Sunday, January 18, 2004

The Price of Loyalty

From the Suskind book:

P. 96

Beneath the surface was a battle O'Neill had seen brewing since the NSC meeting on January 30 (2001). It was Powell and his moderates at the State Department versus hard-liners like Rumsfeld, Cheney, and Wolfowitz, who were already planning the next war in Iraq and the shape of a post-Saddam country.

Documents were being prepared by the Defense Intelligence Agency, Rumsfeld's intelligence arm, mapping Iraq's oil fields and exploration areas and listing companies that might be interested in leveraging the precious asset.

One document, headed "Foreign Suitors for Iraqi Oilfield Contracts," lists companies from thirty countries - including France, Germany, Russia, and the United Kingdom - their specialties, bidding histories, and in some cases their particular areas of interest. An atached document maps Iraq with markings for "supergiant oilfield," "other oilfield," and "earmarked for production sharing," while demarking the largely undeveloped southwest of the country into nine "blocks" to designate areas for future exploration.

...Already by February, the talk was mostly about logistics. Not the why, but the how and how quickly. Rumsfeld, O'Neill recalled, was focused on how an incident might cause escalated tensions - like the shooting down of an American plane in the regular engagements between U.S. fighters and Iraqi antiaircraft batteries - and what U.S. responses to such an occurrence might be. Wolfowitz was pushing for the arming of Iraqi opposition groups and sending in U.S. troops to support and defend their insurgency.

...During his confirmation hearings, Powell had said that arming the Iraqi opposition would be logistically difficult and ultimately unsuccessful in toppling Saddam. Since then, Powell had discovered that he was outnumbered.

So, O'Neill marveled as he read the New York Times story, Powell had taken the battle public...

O'Neill had witnessed many State-versus-Pentagon struggles over the years, often among his own friends...But it was rare to have pitched combat of the sort launched in the first month of an administration....there seemed to be no apparatus to assess policy and deliberate effectively, to create coherent governance.


That's what happens when you have a system of governance that relies on a leader and your leader is a self-serving, self-indulgent idiot.

Although those documents mapping out the oil fields for snarking up by U.S. interests and "foreign suitors" have been a subject on the internet for many months, they didn't make headline TV news. Neither at the beginning of BushCo's misadministration, or at the war planning stages. By July of 2003, the documents were news - but barely.

Various incidents retold in the book make it clear that, from the beginning, there was a veritable free-for-all in the White House. One such incident was the very first State of the Union address.

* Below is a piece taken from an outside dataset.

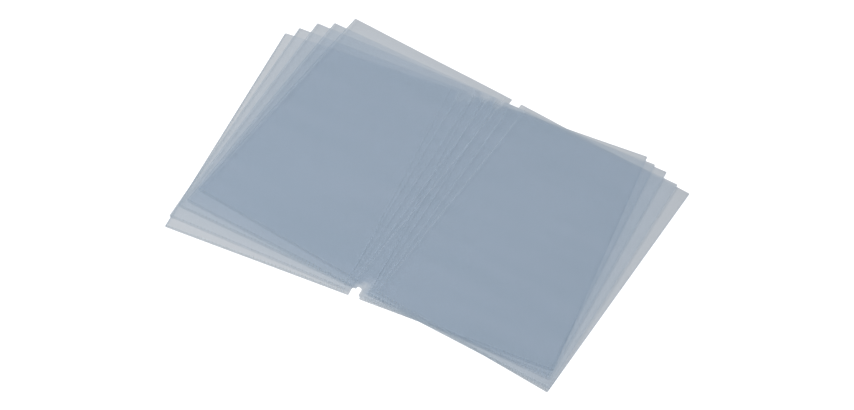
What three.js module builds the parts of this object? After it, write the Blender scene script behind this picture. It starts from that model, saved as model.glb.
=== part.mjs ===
// A fanned pack of clear film menu insert sleeves, lying open and face up.
// Each sleeve is a spread of two top-loading pockets either side of a narrow spine strip.
// Units are millimetres. X runs along the width of the middle sleeve, Y towards the pocket
// mouths and Z up. The origin is the bottom centre of the whole pack.

import * as THREE from 'three';

// Sleeve outline
const SLEEVE_WIDTH = 456;
const SLEEVE_HEIGHT = 305;
const CORNER_RADIUS = 1.5;

// Film and the space between the two films of a pocket
const FILM_THICKNESS = 0.2;
const POCKET_GAP = 0.4;

// Spine strip between the two fold lines, with a round-ended cord notch at each end
const SPINE_WIDTH = 23;
const FOLD_GAP = 0.4;
const NOTCH_WIDTH = 12;
const NOTCH_DEPTH = 14;

// Heat-welded seams that close each pocket along three sides
const SEAM_WIDTH = 3.2;
const SEAM_EDGE_INSET = 0.8;
const SEAM_FOLD_INSET = 0.3;
const SEAM_END_GAP = 0.3;

// Air between one sleeve and the next
const STACK_GAP = 0.3;

// Where each sleeve lies, from the lowest up: its centre and its turn in degrees,
// measured from the middle sleeve
const LAY = [
  { x: -13.9, y: -9.3, turn: 5.17 },
  { x: -9.1, y: -6.0, turn: 2.53 },
  { x: 0, y: 0, turn: 0 },
  { x: 11.2, y: -0.6, turn: -2.56 },
  { x: 21.4, y: 5.7, turn: -5.45 },
];

// Steps in each rounded corner and in each half of a notch's round end
const CORNER_STEPS = 6;
const NOTCH_STEPS = 10;

// Places that follow from the sizes above
const HALF_WIDTH = SLEEVE_WIDTH / 2;
const HALF_HEIGHT = SLEEVE_HEIGHT / 2;
const LEAF_INNER_X = SPINE_WIDTH / 2 + FOLD_GAP;
const FRONT_FILM_Z = FILM_THICKNESS + POCKET_GAP;
const SLEEVE_THICKNESS = FRONT_FILM_Z + FILM_THICKNESS;
const SLEEVE_PITCH = SLEEVE_THICKNESS + STACK_GAP;

const SIDES = [
  { name: 'left', sign: -1 },
  { name: 'right', sign: 1 },
];

const FILM_COLOUR = 0xb9c4d2;
const SEAM_COLOUR = 0x8e9cae;

// Clear blue-grey soft vinyl, calendered smooth
function filmMaterial() {
  return new THREE.MeshStandardMaterial({
    color: FILM_COLOUR,
    roughness: 0.22,
    metalness: 0,
    transparent: true,
    opacity: 0.4,
  });
}

// The same vinyl where the two films are melted together
function seamMaterial() {
  return new THREE.MeshStandardMaterial({
    color: SEAM_COLOUR,
    roughness: 0.4,
    metalness: 0,
    transparent: true,
    opacity: 0.7,
  });
}

function namedMesh(name, geometry, material) {
  const mesh = new THREE.Mesh(geometry, material);
  mesh.name = name;
  return mesh;
}

// A flat sheet of film cut to an outline
function filmSheet(name, outline, z) {
  const geometry = new THREE.ExtrudeGeometry(outline, {
    depth: FILM_THICKNESS,
    bevelEnabled: false,
    curveSegments: NOTCH_STEPS,
  });
  const mesh = namedMesh(name, geometry, filmMaterial());
  mesh.position.z = z;
  return mesh;
}

// A straight weld bead that fills the space between the two films of a pocket
function seamBead(name, sign, left, right, bottom, top) {
  const geometry = new THREE.BoxGeometry(right - left, top - bottom, POCKET_GAP);
  const mesh = namedMesh(name, geometry, seamMaterial());
  mesh.position.set(
    (sign * (left + right)) / 2,
    (bottom + top) / 2,
    FILM_THICKNESS + POCKET_GAP / 2,
  );
  return mesh;
}

// One leaf's outline: square at the fold, with small radii at the two outer corners
function leafOutline(sign) {
  const right = new THREE.Path();
  const arcX = HALF_WIDTH - CORNER_RADIUS;
  const arcY = HALF_HEIGHT - CORNER_RADIUS;
  right.moveTo(LEAF_INNER_X, -HALF_HEIGHT);
  right.lineTo(arcX, -HALF_HEIGHT);
  right.absarc(arcX, -arcY, CORNER_RADIUS, -Math.PI / 2, 0, false);
  right.absarc(arcX, arcY, CORNER_RADIUS, 0, Math.PI / 2, false);
  right.lineTo(LEAF_INNER_X, HALF_HEIGHT);
  const points = right.getPoints(CORNER_STEPS);
  return new THREE.Shape(points.map((p) => new THREE.Vector2(sign * p.x, p.y)));
}

// The spine strip's outline, with a round-ended notch in the middle of its top and bottom
function spineOutline() {
  const halfSpine = SPINE_WIDTH / 2;
  const notchRadius = NOTCH_WIDTH / 2;
  const notchCentre = HALF_HEIGHT - NOTCH_DEPTH + notchRadius;
  const outline = new THREE.Shape();
  outline.moveTo(-halfSpine, -HALF_HEIGHT);
  outline.lineTo(-notchRadius, -HALF_HEIGHT);
  outline.absarc(0, -notchCentre, notchRadius, Math.PI, 0, true);
  outline.lineTo(notchRadius, -HALF_HEIGHT);
  outline.lineTo(halfSpine, -HALF_HEIGHT);
  outline.lineTo(halfSpine, HALF_HEIGHT);
  outline.lineTo(notchRadius, HALF_HEIGHT);
  outline.absarc(0, notchCentre, notchRadius, 0, -Math.PI, true);
  outline.lineTo(-notchRadius, HALF_HEIGHT);
  outline.lineTo(-halfSpine, HALF_HEIGHT);
  return outline;
}

// A leaf is a pocket: two films, welded along the bottom, the outer side and the fold,
// and open along the top
function makeLeaf(prefix, side) {
  const leaf = new THREE.Group();
  const name = `${prefix}_${side.name}`;
  const outline = leafOutline(side.sign);
  leaf.add(filmSheet(`${name}_back_film`, outline, 0));
  leaf.add(filmSheet(`${name}_front_film`, outline, FRONT_FILM_Z));

  const foldX = LEAF_INNER_X + SEAM_FOLD_INSET;
  const outerX = HALF_WIDTH - SEAM_EDGE_INSET;
  const bottomY = -HALF_HEIGHT + SEAM_EDGE_INSET;
  const sideY = bottomY + SEAM_WIDTH + SEAM_END_GAP;
  const topY = HALF_HEIGHT - SEAM_EDGE_INSET;
  const { sign } = side;
  leaf.add(seamBead(`${name}_bottom_weld`, sign, foldX, outerX, bottomY, bottomY + SEAM_WIDTH));
  leaf.add(seamBead(`${name}_outer_weld`, sign, outerX - SEAM_WIDTH, outerX, sideY, topY));
  leaf.add(seamBead(`${name}_fold_weld`, sign, foldX, foldX + SEAM_WIDTH, sideY, topY));
  return leaf;
}

// The spine is a double strip of film between the two folds, with nothing between its layers
function makeSpine(prefix) {
  const spine = new THREE.Group();
  const outline = spineOutline();
  spine.add(filmSheet(`${prefix}_spine_back_strip`, outline, 0));
  spine.add(filmSheet(`${prefix}_spine_front_strip`, outline, FRONT_FILM_Z));
  return spine;
}

function makeSleeve(prefix) {
  const sleeve = new THREE.Group();
  sleeve.add(makeSpine(prefix));
  for (const side of SIDES) {
    sleeve.add(makeLeaf(prefix, side));
  }
  return sleeve;
}

// The pack: each sleeve lies flat on the one below, turned and shifted as it was laid
function makePack() {
  const pack = new THREE.Group();
  LAY.forEach((place, level) => {
    const sleeve = makeSleeve(`sleeve_${level + 1}`);
    sleeve.position.set(place.x, place.y, level * SLEEVE_PITCH);
    sleeve.rotation.z = THREE.MathUtils.degToRad(place.turn);
    pack.add(sleeve);
  });
  return pack;
}

// Puts the origin at the bottom centre of the pack's bounding box
function centred(pack) {
  pack.updateMatrixWorld(true);
  const box = new THREE.Box3().setFromObject(pack, true);
  pack.position.set(-(box.min.x + box.max.x) / 2, -(box.min.y + box.max.y) / 2, -box.min.z);
  return pack;
}

export default centred(makePack());
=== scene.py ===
import math

import bpy
import numpy as np
from mathutils import Matrix, Vector
from mathutils.geometry import delaunay_2d_cdt


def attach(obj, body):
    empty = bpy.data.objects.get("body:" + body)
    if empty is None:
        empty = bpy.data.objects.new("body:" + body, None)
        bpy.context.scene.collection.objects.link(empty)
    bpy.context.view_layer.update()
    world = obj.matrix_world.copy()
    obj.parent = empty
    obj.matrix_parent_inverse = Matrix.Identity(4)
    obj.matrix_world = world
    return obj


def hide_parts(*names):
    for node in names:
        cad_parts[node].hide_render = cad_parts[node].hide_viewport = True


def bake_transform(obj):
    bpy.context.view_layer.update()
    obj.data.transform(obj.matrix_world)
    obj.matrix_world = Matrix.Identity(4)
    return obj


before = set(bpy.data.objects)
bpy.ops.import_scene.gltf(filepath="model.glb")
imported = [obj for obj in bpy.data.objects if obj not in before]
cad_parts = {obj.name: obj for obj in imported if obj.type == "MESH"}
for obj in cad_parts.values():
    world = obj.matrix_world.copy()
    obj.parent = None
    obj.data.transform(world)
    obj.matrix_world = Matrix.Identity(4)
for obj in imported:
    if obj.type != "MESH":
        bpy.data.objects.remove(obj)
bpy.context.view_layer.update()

MM = 0.001


# The photograph looks down on the pack from the front right, from about two metres away,
# with a long lens and a very slight roll.
VIEW_TARGET = Vector((7.516, -15.230, 0.0)) * MM
VIEW_AZIMUTH = math.radians(27.054)
VIEW_ELEVATION = math.radians(54.990)
VIEW_ROLL = math.radians(1.495)
VIEW_DISTANCE = 1950.05 * MM
LENS_MM = 73.930
SENSOR_MM = 36.0
CLIP_START = 0.05
CLIP_END = 60.0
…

A mid-level analyst at OMB had written an analysis of a surplus that concluded it couldn't be used to pay down the national debt, adding justification for it to be used as the basis of a tax cut instead. I can't help you with the details here, because I simply don't understand high finance (or low finance for that matter - other than I don't have any money, so I won't be purchasing anything today, thank you). But I can understand that the Treasury Department, headed by Paul O'Neil at the time, was not consulted on the issue, and the erroneous report was worked into the SoU address....

P. 109

Treasury staffers called the White House. Excerpts of the State of the Union, which included the flawed calculus, had already been disclosed to the press. It was too late.

O'Neill was incensed. How could the White House political staff "decide to do things like this and not even consult with people in the government who know what's true or not? Who the hell is in charge here?" he ranted. "This is complete bullshit!"

That night, Bush stood before the nation, described the state of the Union in the most important speech a president gives, in any given year, and said something that knowledgeable people in the U.S. government knew to be false.


I don't think O'Neill was the last of the cabinet members to sound the cry, "This is bullshit!"

....but hey, do what you want....you will anyway.